Today you married her.
You stood in a building somewhere, in a different corner of the world, and you made vows, I don't have to wonder if I entered your mind as you made them, because I know I did. I'll never understand what we had, I'll never understand why you plague my mind, my relationships, and my heart. But here I am, letting you go.
Love is a funny old thing, and I'm certain I don't understand it one bit. I know you'll pop into my Whatsapp, I know you'll want to finally fuck me, the way you've wanted to for years, and I know that a ring on your finger won't change things for you the way you wish it would. I know I have to be the strong one, I have to remember my morals, I have to put myself, and my heart first. I have to close the door I've always kept ajar, and I have to let you go.
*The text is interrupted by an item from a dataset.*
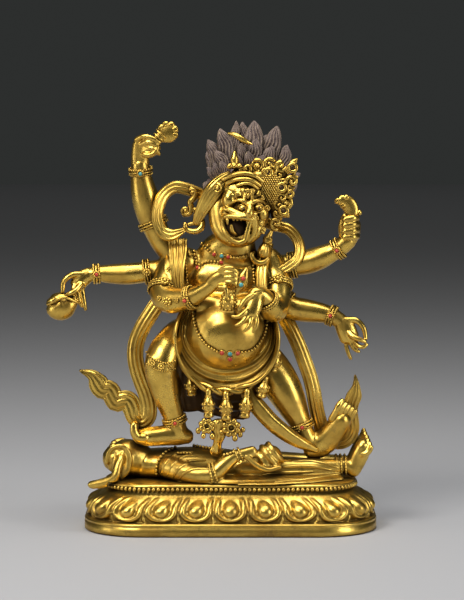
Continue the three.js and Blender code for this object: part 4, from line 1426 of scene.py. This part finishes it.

Through the books I've read and the movies I've watched, I've tried to compare us. I've tried to figure out if we're Dexter and Annie or if we're Hubble and Katie, but the truth is, we're us. It's messy, it's complicated, and we look for validation in each other. Validation of a time we used to live in, of a life we used to have, a life that had possibilities, options, and roads to go down. To shut that door is to say goodbye, but it's also a way of choosing myself, of saying hello to my future and of freeing my head of the space you take up.